OBJECTIVE:
Note each line where "that" appears, and copy it.

Object data in JSON:
▼

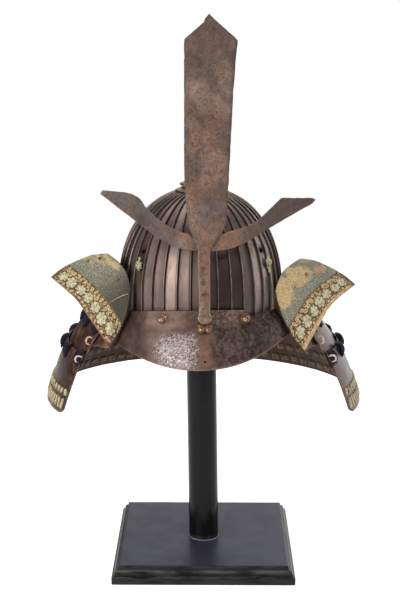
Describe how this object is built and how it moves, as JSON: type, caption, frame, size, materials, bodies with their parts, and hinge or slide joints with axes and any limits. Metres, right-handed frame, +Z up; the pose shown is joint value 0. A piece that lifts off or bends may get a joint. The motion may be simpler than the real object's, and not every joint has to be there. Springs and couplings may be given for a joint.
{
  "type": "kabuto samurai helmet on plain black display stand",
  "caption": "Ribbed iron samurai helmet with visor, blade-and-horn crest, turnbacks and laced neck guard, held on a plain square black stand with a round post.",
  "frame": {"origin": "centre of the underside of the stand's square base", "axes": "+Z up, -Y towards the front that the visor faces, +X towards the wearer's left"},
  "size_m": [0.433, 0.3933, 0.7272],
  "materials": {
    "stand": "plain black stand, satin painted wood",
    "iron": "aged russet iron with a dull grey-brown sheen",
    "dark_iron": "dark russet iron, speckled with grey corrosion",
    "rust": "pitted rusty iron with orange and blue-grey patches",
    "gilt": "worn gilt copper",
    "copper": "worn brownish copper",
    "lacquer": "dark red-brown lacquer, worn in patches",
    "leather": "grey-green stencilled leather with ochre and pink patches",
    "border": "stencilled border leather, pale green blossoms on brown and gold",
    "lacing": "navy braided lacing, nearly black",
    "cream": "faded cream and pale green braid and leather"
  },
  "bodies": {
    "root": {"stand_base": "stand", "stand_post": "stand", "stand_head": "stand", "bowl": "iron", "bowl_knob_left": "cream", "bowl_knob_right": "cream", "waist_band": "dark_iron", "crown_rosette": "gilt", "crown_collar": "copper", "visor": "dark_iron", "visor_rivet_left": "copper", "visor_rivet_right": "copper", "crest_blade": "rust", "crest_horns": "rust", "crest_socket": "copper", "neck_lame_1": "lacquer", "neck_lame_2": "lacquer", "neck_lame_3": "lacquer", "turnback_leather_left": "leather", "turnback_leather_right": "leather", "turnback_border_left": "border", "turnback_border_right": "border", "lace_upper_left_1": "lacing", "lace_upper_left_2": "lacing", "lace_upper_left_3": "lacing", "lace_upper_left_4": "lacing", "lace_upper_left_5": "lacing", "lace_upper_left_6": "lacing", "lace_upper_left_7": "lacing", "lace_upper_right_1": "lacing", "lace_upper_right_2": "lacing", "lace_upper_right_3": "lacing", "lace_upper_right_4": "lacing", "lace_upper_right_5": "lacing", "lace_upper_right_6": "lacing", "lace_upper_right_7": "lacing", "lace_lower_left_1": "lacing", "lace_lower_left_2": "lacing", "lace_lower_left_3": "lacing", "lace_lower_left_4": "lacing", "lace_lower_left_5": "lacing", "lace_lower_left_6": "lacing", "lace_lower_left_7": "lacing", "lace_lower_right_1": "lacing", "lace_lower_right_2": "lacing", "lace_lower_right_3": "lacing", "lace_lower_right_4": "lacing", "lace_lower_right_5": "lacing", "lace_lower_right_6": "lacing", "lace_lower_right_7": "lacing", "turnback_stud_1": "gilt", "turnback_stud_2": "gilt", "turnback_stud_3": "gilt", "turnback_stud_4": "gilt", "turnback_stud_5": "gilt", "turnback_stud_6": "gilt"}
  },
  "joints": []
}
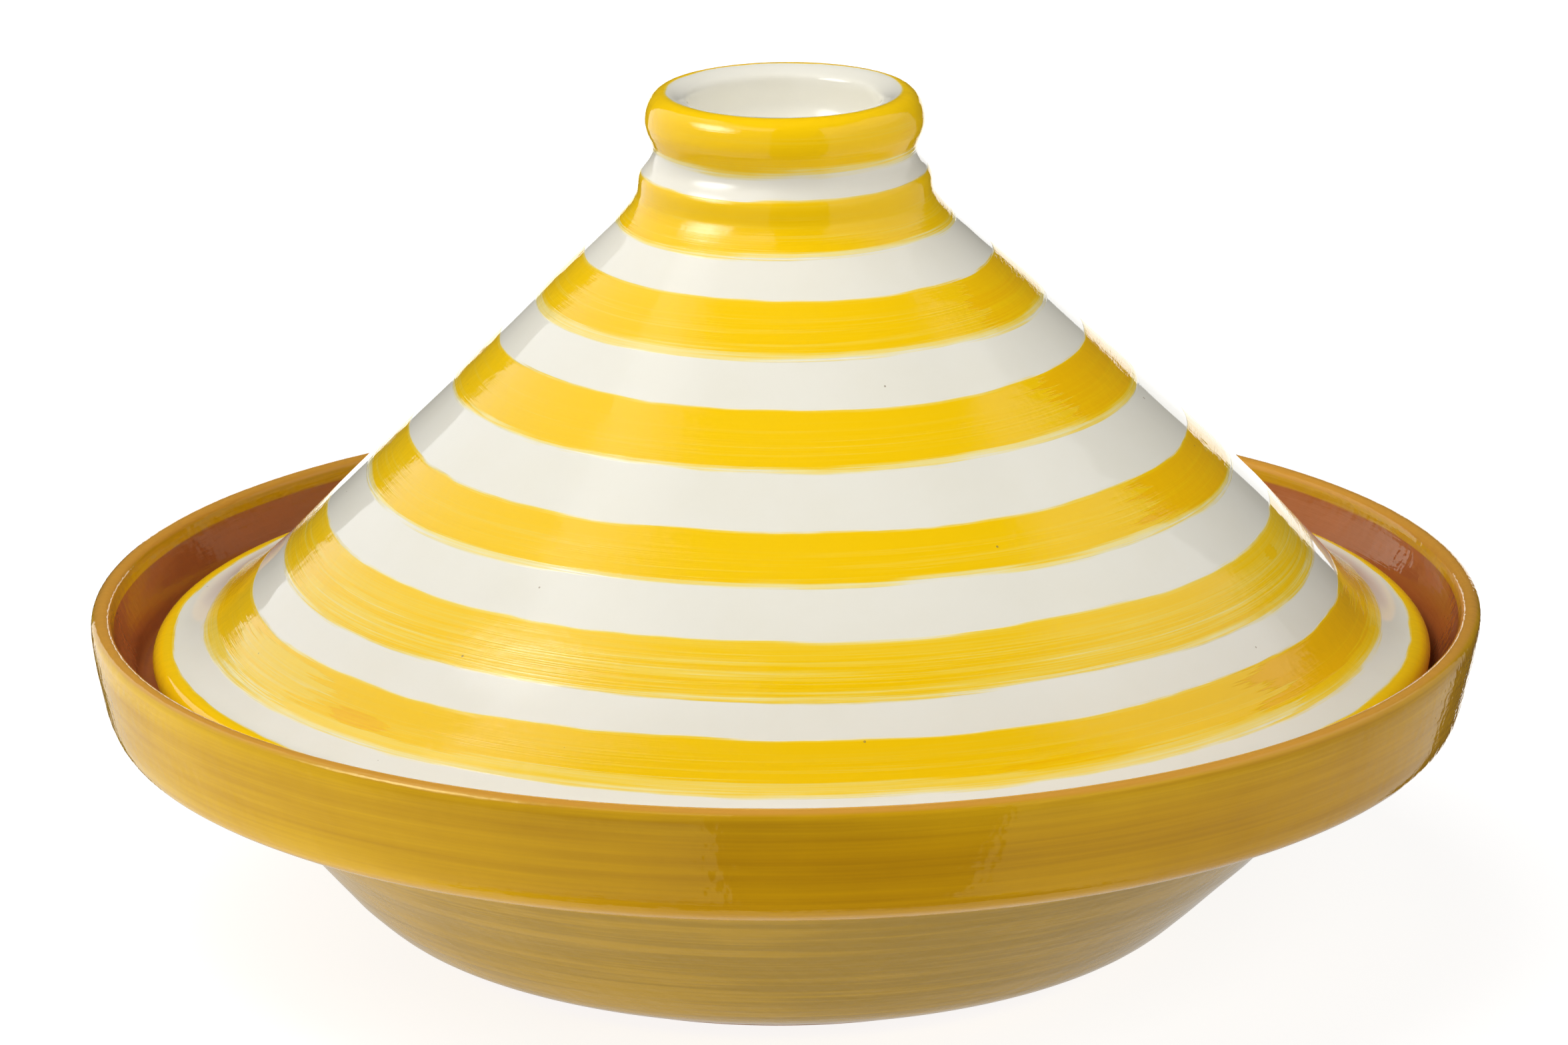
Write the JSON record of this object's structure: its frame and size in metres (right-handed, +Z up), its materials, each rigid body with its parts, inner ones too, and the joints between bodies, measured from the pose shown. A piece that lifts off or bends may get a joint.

▲

EXERCISE SOLUTION:
Describe how this object is built and how it moves, as JSON: type, caption, frame, size, materials, bodies with their parts, and hinge or slide joints with axes and any limits. Metres, right-handed frame, +Z up; the pose shown is joint value 0. A piece that lifts off or bends may get a joint. The motion may be simpler than the real object's, and not every joint has to be there. Springs and couplings may be given for a joint.
  "frame": {"origin": "centre of the underside of the stand's square base", "axes": "+Z up, -Y towards the front that the visor faces, +X towards the wearer's left"},
Write the JSON record of this object's structure: its frame and size in metres (right-handed, +Z up), its materials, each rigid body with its parts, inner ones too, and the joints between bodies, measured from the pose shown. A piece that lifts off or bends may get a joint.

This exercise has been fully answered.